La nouvelle capitale
Sur mandat du premier ministre indien, Le Corbusier et son équipe créent en 1951 Chandigarh comme nouvelle capitale du Pendjab. Le modèle rationnel avec plan quadrillé et sept types de voies de circulation apparaît comme froid et peu indien, mais permet aujourd’hui une grande fluidité du trafic. Une partie des projets d’embellissements du Corbusier (arbres, plans d’eau) n’ont jamais été accomplis.

La ville satellite
Son site exceptionnel sur une boucle de l’Oise et l’investissement de ses concepteurs font de Cergy-Pontoise (1971) la plus réussie des cinq villes nouvelles d’Ile de France. Construite en quartiers-îlots très étalés, elle bénéficie d’une dynamique urbaine grâce à son bassin d’emplois, ses universités réputées, son centre-ville surélevé ainsi que l’Axe majeur, la plus grande œuvre d’art public au monde.

La ville industrie
En 1931, Ernst May dessine sur mandat de Staline un plan linéaire avec des rangées d’habitations séparées des unités de production par une ceinture verte.
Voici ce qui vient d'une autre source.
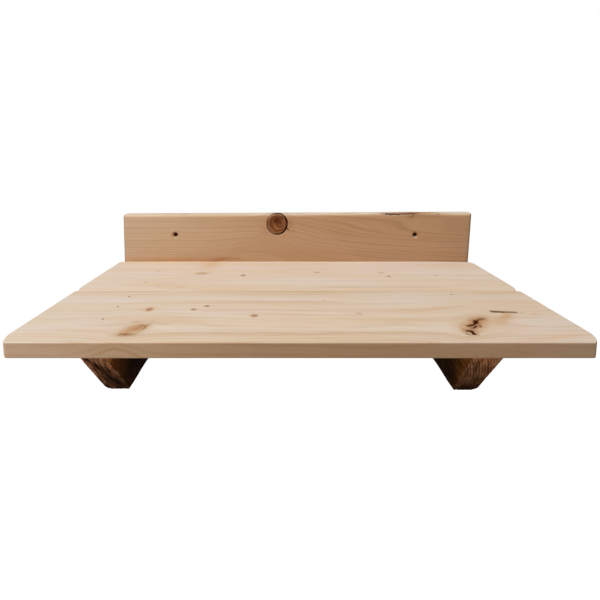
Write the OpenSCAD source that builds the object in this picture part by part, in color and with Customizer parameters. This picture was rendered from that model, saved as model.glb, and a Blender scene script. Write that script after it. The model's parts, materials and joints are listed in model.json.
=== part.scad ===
// Wall-hung lying shelf for a cat, in solid softwood.
// Two deck planks lie side by side on two rough-sawn bracket beams. The beams butt against a
// back board that stands up behind the deck and is screwed to the wall through two holes.
// Axes: +X to the right seen from the front, +Y towards the wall, +Z up.
// Origin: on the wall plane, midway between the two wall-screw holes.

/* [Deck] */
// Length of both deck planks along the wall
deck_w = 500; // [420:1:700]
// Thickness of both deck planks
deck_t = 14; // [12:0.5:22]
// Width of the front plank, front to back
front_plank_d = 150.2; // [120:0.1:180]
// Width of the rear plank, front to back
rear_plank_d = 149.5; // [120:0.1:180]
// Joint left open between the two planks
seam_gap = 0.3; // [0:0.1:2]
// Plan radius of the sweep at the front corners of both planks
sweep_r = 40; // [30:1:60]
// How far back the sweep runs at the left front corner of the front plank
front_left_run = 22; // [5:1:30]
// How far back the sweep runs at the right front corner of the front plank
front_right_run = 25; // [5:1:30]
// How far back the sweep runs at the left front corner of the rear plank
rear_left_run = 17; // [5:1:30]
// How far back the sweep runs at the right front corner of the rear plank
rear_right_run = 20; // [5:1:30]
// Plan radius of the rear corners of the front plank
plank_corner_r = 4; // [1:0.5:10]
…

Son objectif: abriter les ouvriers de Magnitogorsk, alors la plus grande usine sidérurgique du monde. Le plan n’est pas respecté et la ville est aujourd’hui un désastre écologique et sanitaire.

L’utopie sociale
Auroville (1968) est une ville d’initiative privée, internationale, œcuménique et non matérialiste située à côté de Pondichéry en Inde. En échange de leur travail de construction, les trop rares habitants (2’200 sur les 50’000 prévus) sont nourris en commun et leurs besoins en éducation et santé sont couverts par Auroville.